Working with Probability and Functions

Defining a function that simulates one round is like defining a function to calculate a test statistic.

Start by defining the bag (population):

make_array("orange", "purple", "purple")

Use == to check which marbles are orange.
Use sum or np.count_nonzero to count how many orange marbles are in a sample.

one_round()

True

8.1.2 (b)

Finish the following code to help Tiffany simulate 100 rounds of the game and assign the variable win_proportion to the proportion of rounds she wins.

count = 0
for _____________________________________________:
  if ________________________________________________:
    ________________________________________________________
win_proportion = _______________________________________________

Answer

count = 0
for i in np.arange(100):
    if one_round():
        count = count + 1
win_proportion = count / 100

win_proportion

1.0

Note that the line “if one_round()” works by incrementing the count variable when one_round() evaluates to True (and will not if one_round() evaluates to False).

8.1.3 (c)

For any one draw, what is the probability that Tiffany draws a purple marble?

Answer

$P(Draw\:a\:purple\:marble) = \frac{2}{3}$

8.1.4 (d)

For any individual round, what is the probability that Tiffany loses?

Answer

Using the multiplication rule:

$P(Tiffany\:loses\:one\:round) = P(draw\:10\:purples) = P(purple)^{10} = (\frac{2}{3})^{10}$

8.1.5 (e)

For any individual round, what is the probability that Tiffany wins?

Answer

Using the complement rule:

$P(Tiffany\:wins\:one\:round) = 1 - P(Tiffany\:loses\:one\:round) = 1 - (\frac{2}{3})^{10}$

Example: Probability of Tiffany Winning

Probability Tiffany loses: she must draw all purple marbles.
\[ P(\text{all purple}) = \left(\frac{2}{3}\right)^{10} \]
Probability Tiffany wins:
\[ 1 - \left(\frac{2}{3}\right)^{10} \]

8.2 Flip Flop

Brandon is flipping a coin. He thinks it is unfair, but is not sure. He flips it 10 times and gets heads 9 times. He wants to determine whether the coin was actually unfair, or whether the coin was fair and his result of 9 heads in 10 flips was due to random chance.

8.2.1 (a)

What is a possible model that he can simulate under?

Answer

A possible model that you could simulate under is that on each flip, there is a 50% chance that the coin lands heads and a 50% chance that the coin lands tails. Any difference is due to chance.

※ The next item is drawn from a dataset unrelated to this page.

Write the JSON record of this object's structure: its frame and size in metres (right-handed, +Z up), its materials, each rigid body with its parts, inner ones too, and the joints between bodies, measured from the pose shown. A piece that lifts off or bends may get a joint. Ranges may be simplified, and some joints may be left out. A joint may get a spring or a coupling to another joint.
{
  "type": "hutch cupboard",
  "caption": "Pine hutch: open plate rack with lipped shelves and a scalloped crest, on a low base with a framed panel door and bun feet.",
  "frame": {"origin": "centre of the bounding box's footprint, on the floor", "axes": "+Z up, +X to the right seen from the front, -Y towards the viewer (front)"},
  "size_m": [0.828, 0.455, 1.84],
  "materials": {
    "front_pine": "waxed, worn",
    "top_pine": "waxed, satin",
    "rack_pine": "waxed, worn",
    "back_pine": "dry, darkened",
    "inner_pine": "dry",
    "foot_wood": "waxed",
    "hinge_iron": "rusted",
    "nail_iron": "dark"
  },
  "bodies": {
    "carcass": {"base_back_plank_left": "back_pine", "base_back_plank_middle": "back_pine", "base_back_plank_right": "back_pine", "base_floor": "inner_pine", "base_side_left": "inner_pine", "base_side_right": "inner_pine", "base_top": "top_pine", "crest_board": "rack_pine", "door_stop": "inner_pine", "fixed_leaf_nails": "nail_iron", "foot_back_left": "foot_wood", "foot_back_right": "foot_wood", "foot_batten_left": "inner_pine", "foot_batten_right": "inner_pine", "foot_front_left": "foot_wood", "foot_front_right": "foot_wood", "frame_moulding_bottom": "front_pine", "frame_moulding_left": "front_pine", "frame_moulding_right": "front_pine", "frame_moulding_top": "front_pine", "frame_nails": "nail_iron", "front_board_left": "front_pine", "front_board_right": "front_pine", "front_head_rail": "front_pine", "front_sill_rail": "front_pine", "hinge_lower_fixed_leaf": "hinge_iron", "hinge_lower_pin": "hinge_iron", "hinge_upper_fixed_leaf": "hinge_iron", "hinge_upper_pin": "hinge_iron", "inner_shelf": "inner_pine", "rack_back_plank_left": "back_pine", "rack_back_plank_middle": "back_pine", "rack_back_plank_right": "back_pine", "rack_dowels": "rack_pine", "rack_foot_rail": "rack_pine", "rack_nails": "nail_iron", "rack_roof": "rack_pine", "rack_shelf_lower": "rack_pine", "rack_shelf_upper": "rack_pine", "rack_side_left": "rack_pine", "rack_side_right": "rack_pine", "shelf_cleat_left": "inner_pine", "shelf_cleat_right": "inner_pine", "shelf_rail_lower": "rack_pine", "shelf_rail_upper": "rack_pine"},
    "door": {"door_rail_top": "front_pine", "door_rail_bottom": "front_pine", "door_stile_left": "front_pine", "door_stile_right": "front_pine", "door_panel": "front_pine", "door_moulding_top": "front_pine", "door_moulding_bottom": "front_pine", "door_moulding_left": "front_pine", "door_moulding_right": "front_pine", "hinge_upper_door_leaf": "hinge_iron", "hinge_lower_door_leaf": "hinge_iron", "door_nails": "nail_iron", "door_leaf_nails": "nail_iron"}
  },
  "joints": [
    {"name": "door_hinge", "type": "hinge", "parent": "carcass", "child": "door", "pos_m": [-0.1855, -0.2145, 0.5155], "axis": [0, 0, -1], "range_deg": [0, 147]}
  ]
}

If you are more familiar with probability: The heads are like independent and identically distributed draws at random from a distribution in which 50% are Heads and 50% are Tails.

8.2.2 (b)

What is an alternative model for Brandon’s coin? You do not necessarily have to be able to simulate under this model.

Answer

An alternative model that Brandon might suggest is that the coin is unfair, and that the difference in the observed data is due to something other than just chance. We would not be able to simulate under this model because the statement “the coin is unfair” is not very specific (we can ask questions like “How unfair?” or “Biased towards heads or tails?”).

8.2.3 (c)

What is a good test statistic that you could compute from the outcome of his flips? Calculate that statistic for your observed data. Hint: If the coin was unfair, it could either be biased towards heads or biased towards tails.

Answer

A good test statistic is the absolute difference between the number of heads we observe and the expected number of heads (5). Our observed test statistic is $$9 - 5$$ = 4. Notice that this statistic is large for both a large number of heads, as well as a small number of heads.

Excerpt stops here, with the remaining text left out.